Jak poinformowała PAP rzeczniczka prasowa UKS w Rzeszowie Teresa Piechowicz, nieprawidłowości ujawniono przede wszystkim w działalności handlowej, usługowej i gastronomicznej.

Reklama

Piechowicz zaznaczyła, że to nie liczba nałożonych mandatów jest najważniejsza. "Ważniejsze jest uświadomienie sprzedawcom, że nie mogą zapominać o obowiązującym prawie i jeżeli mają taki obowiązek, powinni rzetelnie ewidencjonować transakcje" - dodała.

Podkreśliła, że ukaranie jednego podatnika kilka razy mandatem zdarzało się niezwykle rzadko.

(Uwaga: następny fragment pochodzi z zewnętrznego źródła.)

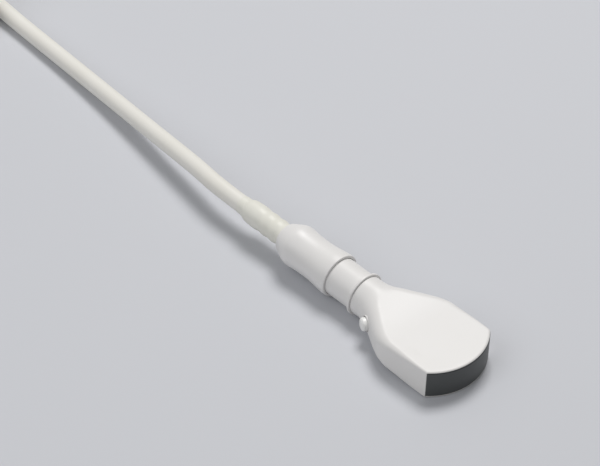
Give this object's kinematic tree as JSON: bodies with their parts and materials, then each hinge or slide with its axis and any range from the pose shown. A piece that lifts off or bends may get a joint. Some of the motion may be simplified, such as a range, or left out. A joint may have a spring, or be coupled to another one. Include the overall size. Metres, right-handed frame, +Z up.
{
  "type": "ultrasound transducer probe",
  "caption": "Hand-held ultrasound probe with a curved lens face, flared white head, push-button, round grip collar, strain relief, hanked lead and locking plug.",
  "frame": {"origin": "on the surface it rests on, under the middle of the probe's own box, lead and plug left out", "axes": "+X along the probe towards the lens, +Z up from the surface, push-button on the -Y side"},
  "size_m": [0.8304, 0.0906, 0.0488],
  "materials": {
    "housing_white": "satin moulded plastic",
    "lens_grey": "smooth silicone",
    "seal_dark": "matt elastomer",
    "relief_ivory": "soft satin elastomer",
    "cable_ivory": "satin extruded jacket",
    "button_white": "satin moulded plastic",
    "matching_resin": "filled resin",
    "piezo_ceramic": "fired ceramic",
    "backing_compound": "filled elastomer",
    "carrier_plastic": "moulded",
    "board_green": "solder mask",
    "steel_parts": "turned",
    "dark_plastic": "moulded",
    "flex_amber": "polyimide film",
    "coil_ferrite": "sintered",
    "chip_black": "moulded",
    "shield_tin": "tinned sheet",
    "coax_blue": "laminated ribbon",
    "brass_parts": "turned",
    "tie_fabric": "hook-and-loop tape",
    "plug_grey": "fine texture",
    "insert_grey": "moulded",
    "contact_gold": "plated",
    "knob_grey": "moulded"
  },
  "bodies": {
    "probe": {"upper_housing": "housing_white", "lower_housing": "housing_white", "acoustic_lens": "lens_grey", "outer_matching_layer": "matching_resin", "inner_matching_layer": "matching_resin", "piezo_array": "piezo_ceramic", "backing_block": "backing_compound", "array_carrier": "carrier_plastic", "interconnect_board": "board_green", "board_screws": "steel_parts", "upper_flex_plug": "dark_plastic", "lower_flex_plug": "dark_plastic", "upper_flex_circuit": "flex_amber", "lower_flex_circuit": "flex_amber", "tuning_coils": "coil_ferrite", "switch_chips": "chip_black", "upper_shield_can": "shield_tin", "lower_shield_can": "shield_tin", "upper_coax_ribbon": "coax_blue", "lower_coax_ribbon": "coax_blue", "neck_seal": "seal_dark", "neck_sleeve": "housing_white", "lead_end": "cable_ivory", "shield_ferrule": "brass_parts", "cable_collet": "brass_parts", "gland_nut": "brass_parts", "rear_collar": "housing_white", "collar_seal": "seal_dark", "strain_relief": "relief_ivory", "button_bush": "button_white", "tact_switch": "dark_plastic", "switch_board": "board_green", "cable": "cable_ivory", "cable_hank": "cable_ivory", "hank_ties": "tie_fabric", "cable_tail": "cable_ivory", "plug_strain_relief": "relief_ivory", "plug_upper_shell": "plug_grey", "plug_lower_shell": "plug_grey", "plug_screws": "steel_parts", "plug_insert": "insert_grey", "plug_board": "board_green", "plug_contacts": "contact_gold"},
    "button": {"button_cap": "button_white", "switch_plunger": "dark_plastic"},
    "lock": {"lock_knob": "knob_grey", "lock_shaft": "steel_parts"}
  },
  "joints": [
    {"name": "button_press", "type": "slide", "parent": "probe", "child": "button", "axis": [0.4379, 0.8988, -0.0197], "range_m": [0, 0.0008], "stiffness_N_per_m": 1500},
    {"name": "plug_lock", "type": "hinge", "parent": "probe", "child": "lock", "pos_m": [-0.695, 0.0127, 0.017], "axis": [1, 0, 0], "range_deg": [0, 90]}
  ]
}
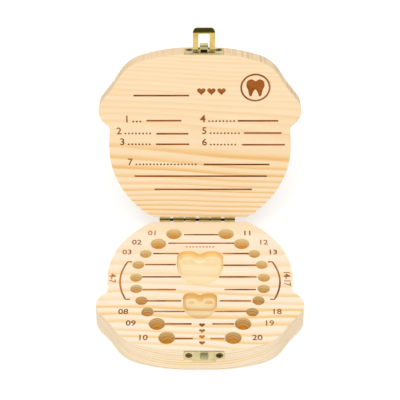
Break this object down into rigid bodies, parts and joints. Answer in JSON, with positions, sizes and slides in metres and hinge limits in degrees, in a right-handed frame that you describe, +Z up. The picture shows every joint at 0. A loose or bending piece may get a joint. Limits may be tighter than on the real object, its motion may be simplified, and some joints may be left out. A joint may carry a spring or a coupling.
{
  "type": "baby tooth box",
  "caption": "Flat wooden keepsake box in the outline of a child's head: a hinged lid with a snap catch over round pockets for milk teeth and two heart-shaped hollows.",
  "frame": {"origin": "middle of the base's underside: half way across it and half way from chin to crown", "axes": "+Z up, +X to the right of a person who opens the catch, +Y from the catch towards the hinge; the lid stands open"},
  "size_m": [0.1252, 0.1536, 0.1431],
  "materials": {
    "base_wood": "sanded, unvarnished pine",
    "lid_wood": "sanded, unvarnished pine",
    "brass_plating": "bright plated, lightly brushed",
    "pin_steel": "drawn wire and spring strip"
  },
  "bodies": {
    "base": {"base_block": "base_wood", "hinge_base_leaf": "brass_plating", "hinge_pin": "pin_steel", "hinge_base_screws": "brass_plating", "catch_plate": "brass_plating", "catch_screws": "brass_plating"},
    "lid": {"lid_board": "lid_wood", "hinge_lid_leaf": "brass_plating", "hinge_lid_screws": "brass_plating", "latch_plate": "brass_plating", "latch_spring": "pin_steel", "latch_screws": "brass_plating"},
    "hoop": {"latch_flap": "brass_plating", "latch_pin": "pin_steel"}
  },
  "joints": [
    {"name": "lid_hinge", "type": "hinge", "parent": "base", "child": "lid", "pos_m": [0, 0.05835, 0.01715], "axis": [-1, 0, 0], "range_deg": [-102, 78]},
    {"name": "hoop_hinge", "type": "hinge", "parent": "lid", "child": "hoop", "pos_m": [0.0024, 0.08696, 0.13033], "axis": [-1, 0, 0], "range_deg": [-90, 20]}
  ]
}
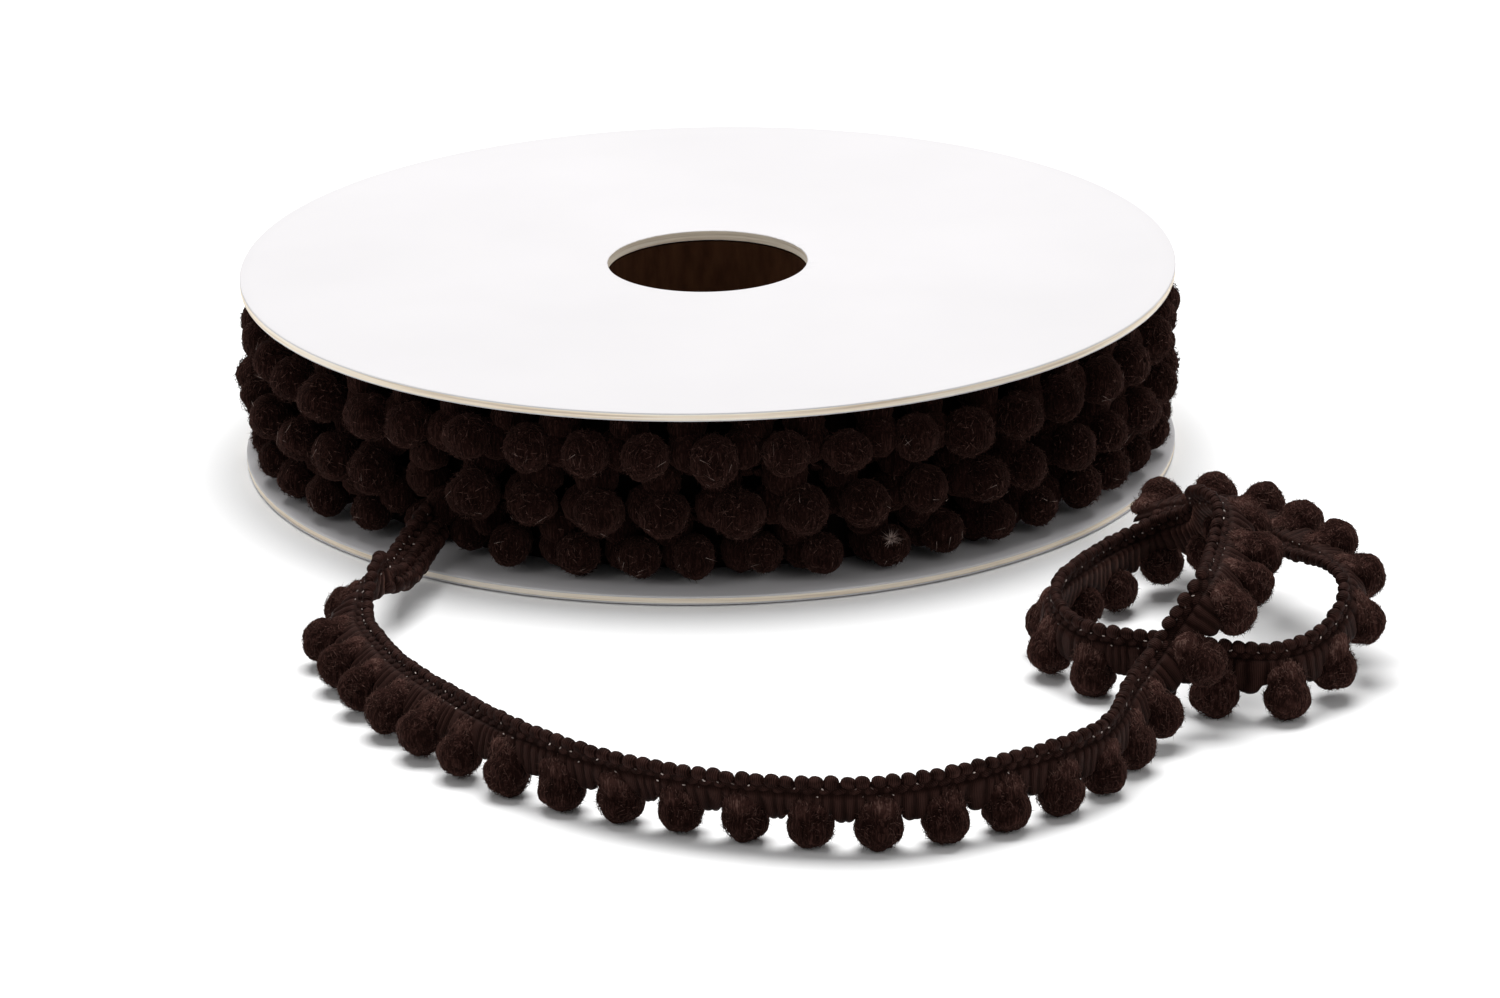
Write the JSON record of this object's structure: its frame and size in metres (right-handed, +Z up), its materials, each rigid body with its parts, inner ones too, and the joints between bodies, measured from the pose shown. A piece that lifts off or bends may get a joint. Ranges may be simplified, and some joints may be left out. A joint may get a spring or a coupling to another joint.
{
  "type": "pompom fringe trim wound on a card reel",
  "caption": "Flat white card reel wound with dark brown pompom fringe trim, its loose end lying in front in a raised loop.",
  "frame": {"origin": "middle of the footprint of the reel and its loose end together, on the surface they lie on", "axes": "+Z up, along the reel's axis; -Y towards the front, where the loose end lies; +X to the right seen from the front"},
  "size_m": [0.2091, 0.3004, 0.0373],
  "materials": {
    "flange_card": "white paper over grey board, matt",
    "core_card": "raw brown card, matt",
    "wound_yarn": "dark chocolate brown chenille yarn, fuzzy and matt",
    "heading_cord": "dark chocolate brown crocheted cord, slight sheen",
    "pompom_yarn": "dark chocolate brown pompoms on a wrapped floss band"
  },
  "bodies": {
    "root": {"flange_bottom": "flange_card", "flange_top": "flange_card", "core_tube": "core_card", "wound_trim": "wound_yarn", "loose_heading": "heading_cord", "loose_pompom_strip": "pompom_yarn"}
  },
  "joints": []
}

"Zgodnie z przepisami maksymalny mandat może wynieść 2772 zł, ale mandatu w takiej wysokości nie otrzymał od nas żaden kontrolowany przedsiębiorca. Bowiem przy ustalaniu wysokości mandatu uwzględnia się m.in. stosunki majątkowe i rodzinne oraz dochody i możliwości zarobkowe sprawcy" - wyjaśniła.

Inspektorzy rzeszowskiego UKS prowadzili kontrole w dni powszednie i weekendy. Oprócz kontroli, na bieszczadzkich szlakach oraz w uzdrowiskach w regionie rozdawali turystom kartki pocztowe z rysunkiem Andrzeja Mleczki, przedstawiającym jelenia na zakupach i tekstem "Nie bądź jeleń, weź paragon". Pocztówki miały przypominać klientom, że każdy ma prawo żądać paragonu.

Zdaniem Piechowicz, wydanie paragonu w sklepie, barze czy restauracji ma duże znaczenie dla kupującego. "Dzięki niemu nie tylko łatwiej jest dochodzić swoich praw np. w przypadku reklamacji wadliwego towaru czy usługi, ale również porównywać ceny u różnych sprzedawców i kontrolować własne wydatki" - dodała.

Akcja "Weź paragon" prowadzona była w całej Polsce przez resort finansów we współpracy m.in. z Urzędem Ochrony Konkurencji i Konsumentów, a także wojewódzkimi inspektoratami inspekcji handlowej.